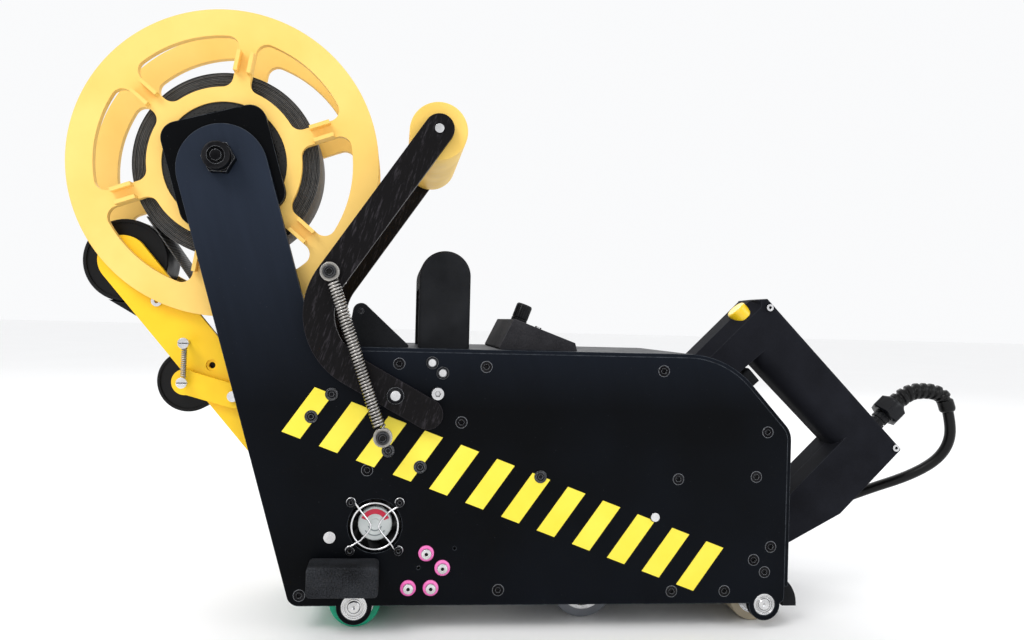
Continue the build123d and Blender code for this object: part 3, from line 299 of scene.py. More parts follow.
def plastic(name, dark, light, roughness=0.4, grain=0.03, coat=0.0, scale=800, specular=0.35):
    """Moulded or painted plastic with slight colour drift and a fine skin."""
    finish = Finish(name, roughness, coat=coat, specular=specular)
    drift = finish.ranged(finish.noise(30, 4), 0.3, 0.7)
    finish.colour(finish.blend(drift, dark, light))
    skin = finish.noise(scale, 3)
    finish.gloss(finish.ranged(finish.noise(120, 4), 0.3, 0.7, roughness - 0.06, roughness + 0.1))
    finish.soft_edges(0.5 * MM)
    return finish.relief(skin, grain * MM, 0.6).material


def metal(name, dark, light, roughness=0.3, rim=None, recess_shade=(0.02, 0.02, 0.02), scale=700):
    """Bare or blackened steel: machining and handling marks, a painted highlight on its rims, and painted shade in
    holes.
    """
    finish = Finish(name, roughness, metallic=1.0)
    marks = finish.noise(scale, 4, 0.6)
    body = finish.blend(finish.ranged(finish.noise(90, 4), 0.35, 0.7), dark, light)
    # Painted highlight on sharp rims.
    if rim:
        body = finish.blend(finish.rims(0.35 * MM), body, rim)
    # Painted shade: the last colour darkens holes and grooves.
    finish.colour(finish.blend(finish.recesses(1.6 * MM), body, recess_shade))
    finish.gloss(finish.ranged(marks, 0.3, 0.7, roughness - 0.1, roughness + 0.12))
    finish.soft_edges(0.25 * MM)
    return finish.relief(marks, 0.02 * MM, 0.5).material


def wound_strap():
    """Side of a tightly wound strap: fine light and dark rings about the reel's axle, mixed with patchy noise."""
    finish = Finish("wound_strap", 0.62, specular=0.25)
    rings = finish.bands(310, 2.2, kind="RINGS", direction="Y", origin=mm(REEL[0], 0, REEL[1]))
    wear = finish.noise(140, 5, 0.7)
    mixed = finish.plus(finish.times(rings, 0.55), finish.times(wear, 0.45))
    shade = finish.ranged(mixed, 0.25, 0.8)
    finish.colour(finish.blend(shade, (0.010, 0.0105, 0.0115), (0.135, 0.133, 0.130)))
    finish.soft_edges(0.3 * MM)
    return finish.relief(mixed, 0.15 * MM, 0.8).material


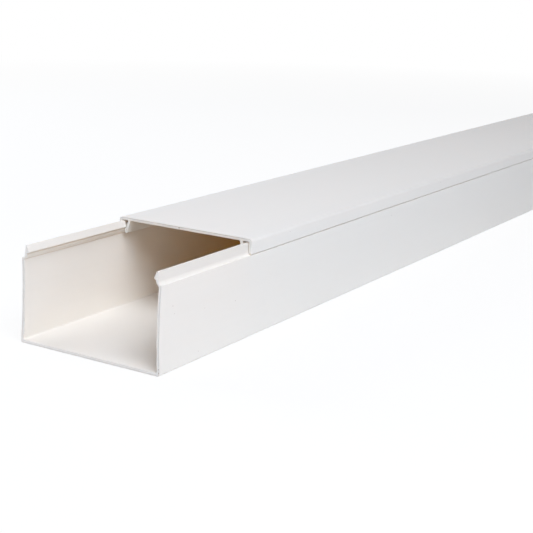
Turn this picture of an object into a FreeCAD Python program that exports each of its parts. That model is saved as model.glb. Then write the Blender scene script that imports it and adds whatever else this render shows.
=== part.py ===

───

Output each entry precisely as given.

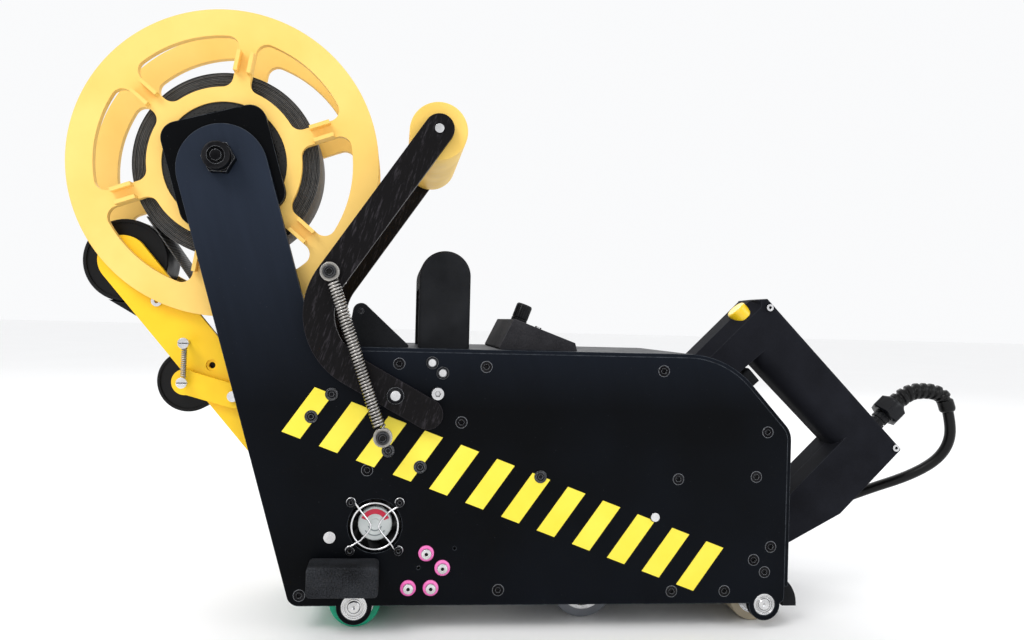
Continue the build123d and Blender code for this object: part 3, from line 299 of scene.py. More parts follow.
def plastic(name, dark, light, roughness=0.4, grain=0.03, coat=0.0, scale=800, specular=0.35):
    """Moulded or painted plastic with slight colour drift and a fine skin."""
    finish = Finish(name, roughness, coat=coat, specular=specular)
    drift = finish.ranged(finish.noise(30, 4), 0.3, 0.7)
    finish.colour(finish.blend(drift, dark, light))
    skin = finish.noise(scale, 3)
    finish.gloss(finish.ranged(finish.noise(120, 4), 0.3, 0.7, roughness - 0.06, roughness + 0.1))
    finish.soft_edges(0.5 * MM)
    return finish.relief(skin, grain * MM, 0.6).material


def metal(name, dark, light, roughness=0.3, rim=None, recess_shade=(0.02, 0.02, 0.02), scale=700):
    """Bare or blackened steel: machining and handling marks, a painted highlight on its rims, and painted shade in
    holes.
    """
    finish = Finish(name, roughness, metallic=1.0)
    marks = finish.noise(scale, 4, 0.6)
    body = finish.blend(finish.ranged(finish.noise(90, 4), 0.35, 0.7), dark, light)
    # Painted highlight on sharp rims.
    if rim:
        body = finish.blend(finish.rims(0.35 * MM), body, rim)
    # Painted shade: the last colour darkens holes and grooves.
    finish.colour(finish.blend(finish.recesses(1.6 * MM), body, recess_shade))
    finish.gloss(finish.ranged(marks, 0.3, 0.7, roughness - 0.1, roughness + 0.12))
    finish.soft_edges(0.25 * MM)
    return finish.relief(marks, 0.02 * MM, 0.5).material


def wound_strap():
    """Side of a tightly wound strap: fine light and dark rings about the reel's axle, mixed with patchy noise."""
    finish = Finish("wound_strap", 0.62, specular=0.25)
    rings = finish.bands(310, 2.2, kind="RINGS", direction="Y", origin=mm(REEL[0], 0, REEL[1]))
    wear = finish.noise(140, 5, 0.7)
    mixed = finish.plus(finish.times(rings, 0.55), finish.times(wear, 0.45))
    shade = finish.ranged(mixed, 0.25, 0.8)
    finish.colour(finish.blend(shade, (0.010, 0.0105, 0.0115), (0.135, 0.133, 0.130)))
    finish.soft_edges(0.3 * MM)
    return finish.relief(mixed, 0.15 * MM, 0.8).material


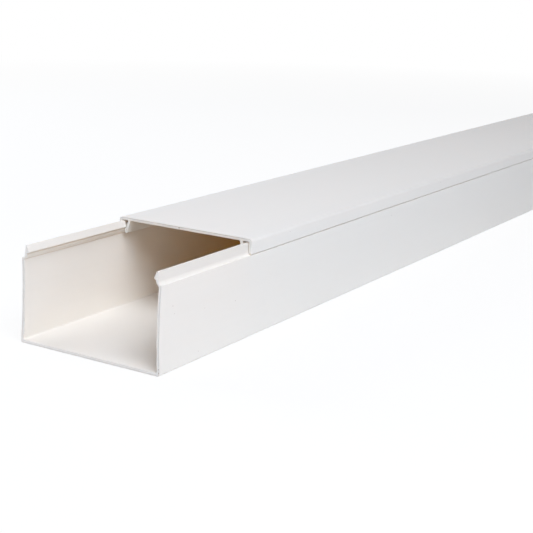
Turn this picture of an object into a FreeCAD Python program that exports each of its parts. That model is saved as model.glb. Then write the Blender scene script that imports it and adds whatever else this render shows.
=== part.py ===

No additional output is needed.